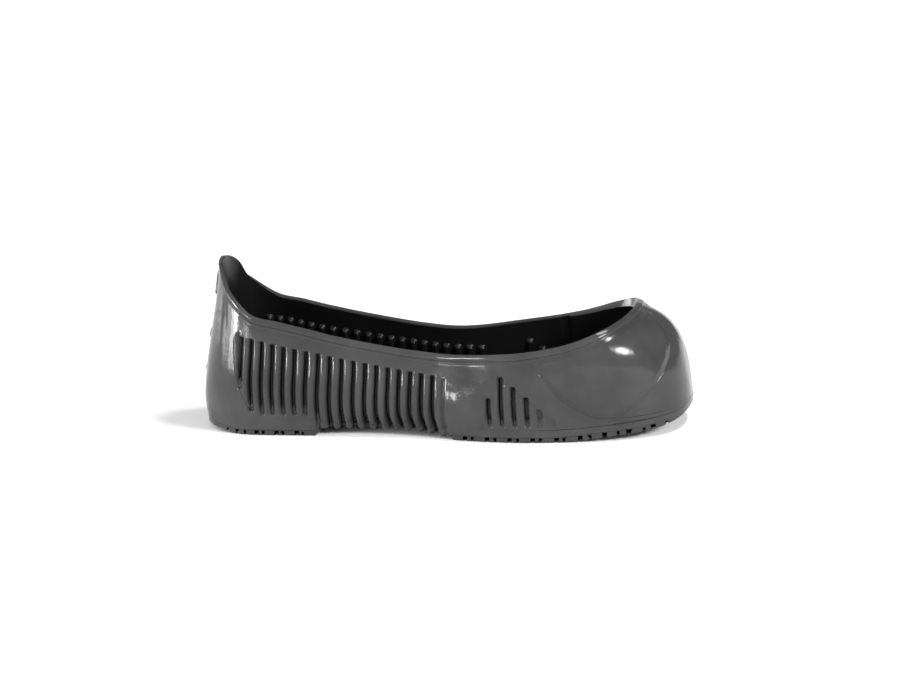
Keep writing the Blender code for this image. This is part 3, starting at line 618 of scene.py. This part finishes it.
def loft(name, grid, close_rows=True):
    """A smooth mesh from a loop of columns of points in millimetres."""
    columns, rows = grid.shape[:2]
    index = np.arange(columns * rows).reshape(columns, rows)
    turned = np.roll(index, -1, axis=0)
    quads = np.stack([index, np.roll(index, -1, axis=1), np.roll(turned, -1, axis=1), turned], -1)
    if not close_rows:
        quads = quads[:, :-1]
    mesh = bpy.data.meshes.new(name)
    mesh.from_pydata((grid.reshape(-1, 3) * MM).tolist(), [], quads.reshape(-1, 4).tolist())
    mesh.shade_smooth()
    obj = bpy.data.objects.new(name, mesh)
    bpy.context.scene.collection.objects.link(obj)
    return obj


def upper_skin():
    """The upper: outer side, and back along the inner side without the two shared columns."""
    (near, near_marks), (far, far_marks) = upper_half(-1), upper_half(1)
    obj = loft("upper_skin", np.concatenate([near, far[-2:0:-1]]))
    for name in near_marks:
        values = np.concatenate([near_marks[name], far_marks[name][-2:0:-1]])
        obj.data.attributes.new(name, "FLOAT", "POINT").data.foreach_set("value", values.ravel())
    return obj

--

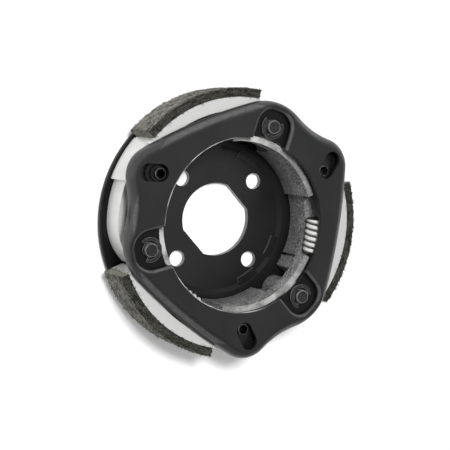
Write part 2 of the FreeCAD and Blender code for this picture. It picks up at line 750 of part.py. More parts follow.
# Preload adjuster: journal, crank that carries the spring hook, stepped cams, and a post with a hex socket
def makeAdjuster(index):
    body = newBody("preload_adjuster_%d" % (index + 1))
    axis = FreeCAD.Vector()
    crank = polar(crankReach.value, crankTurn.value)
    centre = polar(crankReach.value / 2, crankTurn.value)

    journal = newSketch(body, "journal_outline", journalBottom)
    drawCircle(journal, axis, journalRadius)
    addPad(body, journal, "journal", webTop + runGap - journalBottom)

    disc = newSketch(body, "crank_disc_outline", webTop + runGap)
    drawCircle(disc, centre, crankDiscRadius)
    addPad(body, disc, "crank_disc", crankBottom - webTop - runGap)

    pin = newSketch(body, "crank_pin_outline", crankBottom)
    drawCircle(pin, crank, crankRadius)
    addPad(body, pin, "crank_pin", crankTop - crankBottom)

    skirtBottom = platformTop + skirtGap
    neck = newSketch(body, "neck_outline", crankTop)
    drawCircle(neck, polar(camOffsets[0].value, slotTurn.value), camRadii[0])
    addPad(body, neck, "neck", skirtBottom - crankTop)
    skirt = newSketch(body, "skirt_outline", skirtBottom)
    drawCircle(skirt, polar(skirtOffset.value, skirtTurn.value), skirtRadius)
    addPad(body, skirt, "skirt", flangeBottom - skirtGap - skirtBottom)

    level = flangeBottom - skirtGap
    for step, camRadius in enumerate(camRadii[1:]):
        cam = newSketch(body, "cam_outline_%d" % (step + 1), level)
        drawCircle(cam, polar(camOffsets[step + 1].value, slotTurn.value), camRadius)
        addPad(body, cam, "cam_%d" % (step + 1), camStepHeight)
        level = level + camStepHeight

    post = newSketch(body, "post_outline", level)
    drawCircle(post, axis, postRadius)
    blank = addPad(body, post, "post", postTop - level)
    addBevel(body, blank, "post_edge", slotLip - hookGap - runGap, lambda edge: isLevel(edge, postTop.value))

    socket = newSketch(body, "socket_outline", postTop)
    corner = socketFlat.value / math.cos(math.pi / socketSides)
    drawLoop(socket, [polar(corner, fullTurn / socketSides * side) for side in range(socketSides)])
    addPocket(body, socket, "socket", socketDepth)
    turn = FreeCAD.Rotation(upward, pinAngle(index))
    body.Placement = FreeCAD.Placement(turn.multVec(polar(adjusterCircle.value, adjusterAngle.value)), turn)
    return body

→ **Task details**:
Nothing beyond the lines starting at the line containing "Write part 2" and ending at the line containing "crankTop - crankBottom)" is to be reproduced; reproduce those lines exactly, both ends included.

→ **Output**:
Write part 2 of the FreeCAD and Blender code for this picture. It picks up at line 750 of part.py. More parts follow.
# Preload adjuster: journal, crank that carries the spring hook, stepped cams, and a post with a hex socket
def makeAdjuster(index):
    body = newBody("preload_adjuster_%d" % (index + 1))
    axis = FreeCAD.Vector()
    crank = polar(crankReach.value, crankTurn.value)
    centre = polar(crankReach.value / 2, crankTurn.value)

    journal = newSketch(body, "journal_outline", journalBottom)
    drawCircle(journal, axis, journalRadius)
    addPad(body, journal, "journal", webTop + runGap - journalBottom)

    disc = newSketch(body, "crank_disc_outline", webTop + runGap)
    drawCircle(disc, centre, crankDiscRadius)
    addPad(body, disc, "crank_disc", crankBottom - webTop - runGap)

    pin = newSketch(body, "crank_pin_outline", crankBottom)
    drawCircle(pin, crank, crankRadius)
    addPad(body, pin, "crank_pin", crankTop - crankBottom)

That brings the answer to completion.